▸ Given task: Reproduce each line of the listing exactly.

▸ Data segment:
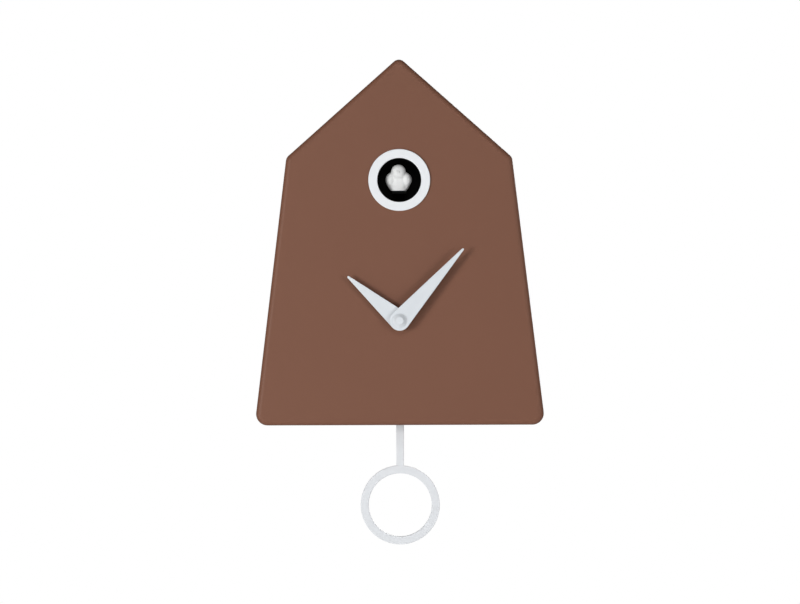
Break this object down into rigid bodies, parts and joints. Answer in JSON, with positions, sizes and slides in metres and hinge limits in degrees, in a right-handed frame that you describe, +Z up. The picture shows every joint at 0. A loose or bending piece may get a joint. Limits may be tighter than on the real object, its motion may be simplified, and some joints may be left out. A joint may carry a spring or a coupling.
{
  "type": "cuckoo clock",
  "caption": "Battery cuckoo clock for the wall: house-shaped case, bird that slides out of a round window, tapered hands, geared movement and swinging ring pendulum.",
  "frame": {"origin": "on the wall plane, level with the centre of the keyhole slot's top that hangs on the wall screw", "axes": "+Z up, +Y into the wall, +X to the right of a viewer in front of the clock"},
  "size_m": [0.23, 0.0881, 0.3904],
  "materials": {
    "brown_plastic": "fine satin moulded",
    "white_plastic": "satin moulded",
    "hand_paint": "satin paint",
    "black_plastic": "matte moulded",
    "gear_nylon": "natural nylon",
    "steel": "zinc plated",
    "brass": "turned",
    "copper_wire": "enamelled copper winding",
    "board_green": "solder mask",
    "cone_paper": "pressed pulp",
    "cell_sleeve": "shrunk sleeve",
    "wire_red": "extruded insulation"
  },
  "bodies": {
    "case": {"front_shell": "brown_plastic", "rear_cover": "brown_plastic", "cover_screw_1": "steel", "cover_screw_2": "steel", "cover_screw_3": "steel", "cover_screw_4": "steel", "cover_screw_5": "steel", "window_ring": "white_plastic", "bird_tunnel": "black_plastic", "bird_bracket": "black_plastic", "bird_motor": "steel", "bracket_screw_1": "steel", "bracket_screw_2": "steel", "movement_front_case": "black_plastic", "movement_middle_plate": "black_plastic", "movement_back_case": "black_plastic", "movement_nut": "brass", "movement_washer": "steel", "motor_stator": "steel", "motor_coil": "copper_wire", "pendulum_bracket": "black_plastic", "pendulum_pivot_pin": "steel", "pendulum_drive_coil": "copper_wire", "circuit_board": "board_green", "speaker_frame": "steel", "speaker_magnet": "steel", "battery_tray": "black_plastic", "battery_cell_1": "cell_sleeve", "battery_cell_2": "cell_sleeve", "battery_contact_minus": "steel", "battery_contact_plus": "steel", "battery_contact_bridge": "steel", "wire_battery": "wire_red", "wire_speaker": "black_plastic", "wire_bird_motor": "wire_red", "wire_movement": "black_plastic"},
    "minute_works": {"centre_arbor": "steel", "set_knob": "black_plastic", "minute_hand": "hand_paint", "hand_cap": "hand_paint"},
    "hour_works": {"hour_wheel": "gear_nylon", "hour_hand": "hand_paint"},
    "minute_wheel_body": {"minute_wheel": "gear_nylon"},
    "rotor_body": {"motor_rotor": "steel"},
    "fifth_wheel_body": {"fifth_wheel": "gear_nylon"},
    "fourth_wheel_body": {"fourth_wheel": "gear_nylon"},
    "third_wheel_body": {"third_wheel": "gear_nylon"},
    "centre_wheel_body": {"centre_wheel": "gear_nylon"},
    "bird_body": {"bird": "white_plastic", "bird_carriage": "black_plastic"},
    "bird_drive_body": {"bird_drive_gear": "black_plastic"},
    "bird_motor_body": {"bird_motor_pinion": "brass"},
    "pendulum_body": {"pendulum_hanger": "steel", "pendulum_magnet": "steel", "pendulum_rod": "white_plastic", "pendulum_ring": "white_plastic"},
    "cone_body": {"speaker_cone": "cone_paper"},
    "volume_body": {"volume_knob": "black_plastic"},
    "switch_body": {"mode_switch": "black_plastic"},
    "door_body": {"battery_door": "brown_plastic"}
  },
  "joints": [
    {"name": "minute_hand_turn", "type": "hinge", "parent": "case", "child": "minute_works", "pos_m": [0, -0.084, -0.1714], "axis": [0, 1, 0], "continuous": true},
    {"name": "hour_hand_turn", "type": "hinge", "parent": "case", "child": "hour_works", "pos_m": [0, -0.076, -0.1714], "axis": [0, 1, 0], "continuous": true},
    {"name": "minute_wheel_turn", "type": "hinge", "parent": "case", "child": "minute_wheel_body", "pos_m": [0.006, -0.069, -0.18179], "axis": [0, 1, 0], "continuous": true},
    {"name": "rotor_turn", "type": "hinge", "parent": "case", "child": "rotor_body", "pos_m": [0.00449, -0.06, -0.15979], "axis": [0, 1, 0], "continuous": true},
    {"name": "fifth_wheel_turn", "type": "hinge", "parent": "case", "child": "fifth_wheel_body", "pos_m": [0.00054, -0.0615, -0.15835], "axis": [0, 1, 0], "continuous": true},
    {"name": "fourth_wheel_turn", "type": "hinge", "parent": "case", "child": "fourth_wheel_body", "pos_m": [-0.00478, -0.063, -0.15929], "axis": [0, 1, 0], "continuous": true},
    {"name": "third_wheel_turn", "type": "hinge", "parent": "case", "child": "third_wheel_body", "pos_m": [-0.00883, -0.0645, -0.1663], "axis": [0, 1, 0], "continuous": true},
    {"name": "centre_wheel_turn", "type": "hinge", "parent": "case", "child": "centre_wheel_body", "pos_m": [0, -0.066, -0.1714], "axis": [0, 1, 0], "continuous": true},
    {"name": "bird_slide", "type": "slide", "parent": "case", "child": "bird_body", "axis": [0, -1, 0], "range_m": [0, 0.024]},
    {"name": "bird_drive_turn", "type": "hinge", "parent": "case", "child": "bird_drive_body", "pos_m": [0, -0.034, -0.0769], "axis": [1, 0, 0], "range_deg": [0, 230]},
    {"name": "bird_motor_turn", "type": "hinge", "parent": "case", "child": "bird_motor_body", "pos_m": [0, -0.034, -0.0907], "axis": [1, 0, 0], "range_deg": [-830, 0]},
    {"name": "pendulum_swing", "type": "hinge", "parent": "case", "child": "pendulum_body", "pos_m": [0, -0.04, -0.189], "axis": [0, 1, 0], "range_deg": [-8, 8]},
    {"name": "cone_travel", "type": "slide", "parent": "case", "child": "cone_body", "axis": [0, 1, 0], "range_m": [-0.0005, 0.0005], "stiffness_N_per_m": 1000},
    {"name": "volume_turn", "type": "hinge", "parent": "case", "child": "volume_body", "pos_m": [-0.052, -0.005, -0.121], "axis": [0, 1, 0], "range_deg": [-135, 135]},
    {"name": "switch_slide", "type": "slide", "parent": "case", "child": "switch_body", "axis": [1, 0, 0], "range_m": [-0.003, 0.003]},
    {"name": "door_swing", "type": "hinge", "parent": "case", "child": "door_body", "pos_m": [0, -0.0042, -0.2395], "axis": [-1, 0, 0], "range_deg": [0, 100]}
  ],
  "couplings": [
    {"joint": "hour_hand_turn", "follows": "minute_hand_turn", "ratio": 0.083333},
    {"joint": "minute_wheel_turn", "follows": "minute_hand_turn", "ratio": -0.33333},
    {"joint": "fifth_wheel_turn", "follows": "rotor_turn", "ratio": -0.16667},
    {"joint": "fourth_wheel_turn", "follows": "rotor_turn", "ratio": 0.033333},
    {"joint": "third_wheel_turn", "follows": "rotor_turn", "ratio": -0.0041667},
    {"joint": "centre_wheel_turn", "follows": "rotor_turn", "ratio": 0.00055556},
    {"joint": "bird_drive_turn", "follows": "bird_slide", "rad_per_m": 166.67},
    {"joint": "bird_motor_turn", "follows": "bird_slide", "rad_per_m": -600}
  ]
}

▸ Response below:
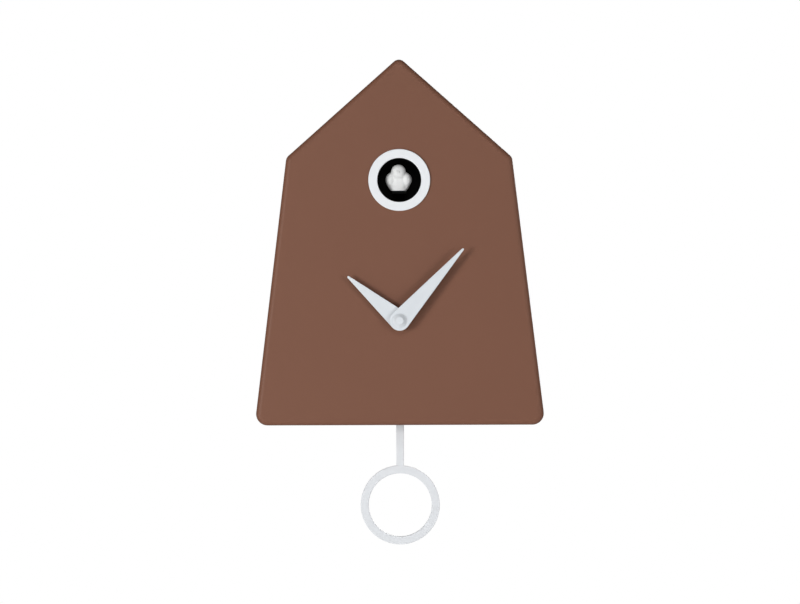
Break this object down into rigid bodies, parts and joints. Answer in JSON, with positions, sizes and slides in metres and hinge limits in degrees, in a right-handed frame that you describe, +Z up. The picture shows every joint at 0. A loose or bending piece may get a joint. Limits may be tighter than on the real object, its motion may be simplified, and some joints may be left out. A joint may carry a spring or a coupling.
{
  "type": "cuckoo clock",
  "caption": "Battery cuckoo clock for the wall: house-shaped case, bird that slides out of a round window, tapered hands, geared movement and swinging ring pendulum.",
  "frame": {"origin": "on the wall plane, level with the centre of the keyhole slot's top that hangs on the wall screw", "axes": "+Z up, +Y into the wall, +X to the right of a viewer in front of the clock"},
  "size_m": [0.23, 0.0881, 0.3904],
  "materials": {
    "brown_plastic": "fine satin moulded",
    "white_plastic": "satin moulded",
    "hand_paint": "satin paint",
    "black_plastic": "matte moulded",
    "gear_nylon": "natural nylon",
    "steel": "zinc plated",
    "brass": "turned",
    "copper_wire": "enamelled copper winding",
    "board_green": "solder mask",
    "cone_paper": "pressed pulp",
    "cell_sleeve": "shrunk sleeve",
    "wire_red": "extruded insulation"
  },
  "bodies": {
    "case": {"front_shell": "brown_plastic", "rear_cover": "brown_plastic", "cover_screw_1": "steel", "cover_screw_2": "steel", "cover_screw_3": "steel", "cover_screw_4": "steel", "cover_screw_5": "steel", "window_ring": "white_plastic", "bird_tunnel": "black_plastic", "bird_bracket": "black_plastic", "bird_motor": "steel", "bracket_screw_1": "steel", "bracket_screw_2": "steel", "movement_front_case": "black_plastic", "movement_middle_plate": "black_plastic", "movement_back_case": "black_plastic", "movement_nut": "brass", "movement_washer": "steel", "motor_stator": "steel", "motor_coil": "copper_wire", "pendulum_bracket": "black_plastic", "pendulum_pivot_pin": "steel", "pendulum_drive_coil": "copper_wire", "circuit_board": "board_green", "speaker_frame": "steel", "speaker_magnet": "steel", "battery_tray": "black_plastic", "battery_cell_1": "cell_sleeve", "battery_cell_2": "cell_sleeve", "battery_contact_minus": "steel", "battery_contact_plus": "steel", "battery_contact_bridge": "steel", "wire_battery": "wire_red", "wire_speaker": "black_plastic", "wire_bird_motor": "wire_red", "wire_movement": "black_plastic"},
    "minute_works": {"centre_arbor": "steel", "set_knob": "black_plastic", "minute_hand": "hand_paint", "hand_cap": "hand_paint"},
    "hour_works": {"hour_wheel": "gear_nylon", "hour_hand": "hand_paint"},
    "minute_wheel_body": {"minute_wheel": "gear_nylon"},
    "rotor_body": {"motor_rotor": "steel"},
    "fifth_wheel_body": {"fifth_wheel": "gear_nylon"},
    "fourth_wheel_body": {"fourth_wheel": "gear_nylon"},
    "third_wheel_body": {"third_wheel": "gear_nylon"},
    "centre_wheel_body": {"centre_wheel": "gear_nylon"},
    "bird_body": {"bird": "white_plastic", "bird_carriage": "black_plastic"},
    "bird_drive_body": {"bird_drive_gear": "black_plastic"},
    "bird_motor_body": {"bird_motor_pinion": "brass"},
    "pendulum_body": {"pendulum_hanger": "steel", "pendulum_magnet": "steel", "pendulum_rod": "white_plastic", "pendulum_ring": "white_plastic"},
    "cone_body": {"speaker_cone": "cone_paper"},
    "volume_body": {"volume_knob": "black_plastic"},
    "switch_body": {"mode_switch": "black_plastic"},
    "door_body": {"battery_door": "brown_plastic"}
  },
  "joints": [
    {"name": "minute_hand_turn", "type": "hinge", "parent": "case", "child": "minute_works", "pos_m": [0, -0.084, -0.1714], "axis": [0, 1, 0], "continuous": true},
    {"name": "hour_hand_turn", "type": "hinge", "parent": "case", "child": "hour_works", "pos_m": [0, -0.076, -0.1714], "axis": [0, 1, 0], "continuous": true},
    {"name": "minute_wheel_turn", "type": "hinge", "parent": "case", "child": "minute_wheel_body", "pos_m": [0.006, -0.069, -0.18179], "axis": [0, 1, 0], "continuous": true},
    {"name": "rotor_turn", "type": "hinge", "parent": "case", "child": "rotor_body", "pos_m": [0.00449, -0.06, -0.15979], "axis": [0, 1, 0], "continuous": true},
    {"name": "fifth_wheel_turn", "type": "hinge", "parent": "case", "child": "fifth_wheel_body", "pos_m": [0.00054, -0.0615, -0.15835], "axis": [0, 1, 0], "continuous": true},
    {"name": "fourth_wheel_turn", "type": "hinge", "parent": "case", "child": "fourth_wheel_body", "pos_m": [-0.00478, -0.063, -0.15929], "axis": [0, 1, 0], "continuous": true},
    {"name": "third_wheel_turn", "type": "hinge", "parent": "case", "child": "third_wheel_body", "pos_m": [-0.00883, -0.0645, -0.1663], "axis": [0, 1, 0], "continuous": true},
    {"name": "centre_wheel_turn", "type": "hinge", "parent": "case", "child": "centre_wheel_body", "pos_m": [0, -0.066, -0.1714], "axis": [0, 1, 0], "continuous": true},
    {"name": "bird_slide", "type": "slide", "parent": "case", "child": "bird_body", "axis": [0, -1, 0], "range_m": [0, 0.024]},
    {"name": "bird_drive_turn", "type": "hinge", "parent": "case", "child": "bird_drive_body", "pos_m": [0, -0.034, -0.0769], "axis": [1, 0, 0], "range_deg": [0, 230]},
    {"name": "bird_motor_turn", "type": "hinge", "parent": "case", "child": "bird_motor_body", "pos_m": [0, -0.034, -0.0907], "axis": [1, 0, 0], "range_deg": [-830, 0]},
    {"name": "pendulum_swing", "type": "hinge", "parent": "case", "child": "pendulum_body", "pos_m": [0, -0.04, -0.189], "axis": [0, 1, 0], "range_deg": [-8, 8]},
    {"name": "cone_travel", "type": "slide", "parent": "case", "child": "cone_body", "axis": [0, 1, 0], "range_m": [-0.0005, 0.0005], "stiffness_N_per_m": 1000},
    {"name": "volume_turn", "type": "hinge", "parent": "case", "child": "volume_body", "pos_m": [-0.052, -0.005, -0.121], "axis": [0, 1, 0], "range_deg": [-135, 135]},
    {"name": "switch_slide", "type": "slide", "parent": "case", "child": "switch_body", "axis": [1, 0, 0], "range_m": [-0.003, 0.003]},
    {"name": "door_swing", "type": "hinge", "parent": "case", "child": "door_body", "pos_m": [0, -0.0042, -0.2395], "axis": [-1, 0, 0], "range_deg": [0, 100]}
  ],
  "couplings": [
    {"joint": "hour_hand_turn", "follows": "minute_hand_turn", "ratio": 0.083333},
    {"joint": "minute_wheel_turn", "follows": "minute_hand_turn", "ratio": -0.33333},
    {"joint": "fifth_wheel_turn", "follows": "rotor_turn", "ratio": -0.16667},
    {"joint": "fourth_wheel_turn", "follows": "rotor_turn", "ratio": 0.033333},
    {"joint": "third_wheel_turn", "follows": "rotor_turn", "ratio": -0.0041667},
    {"joint": "centre_wheel_turn", "follows": "rotor_turn", "ratio": 0.00055556},
    {"joint": "bird_drive_turn", "follows": "bird_slide", "rad_per_m": 166.67},
    {"joint": "bird_motor_turn", "follows": "bird_slide", "rad_per_m": -600}
  ]
}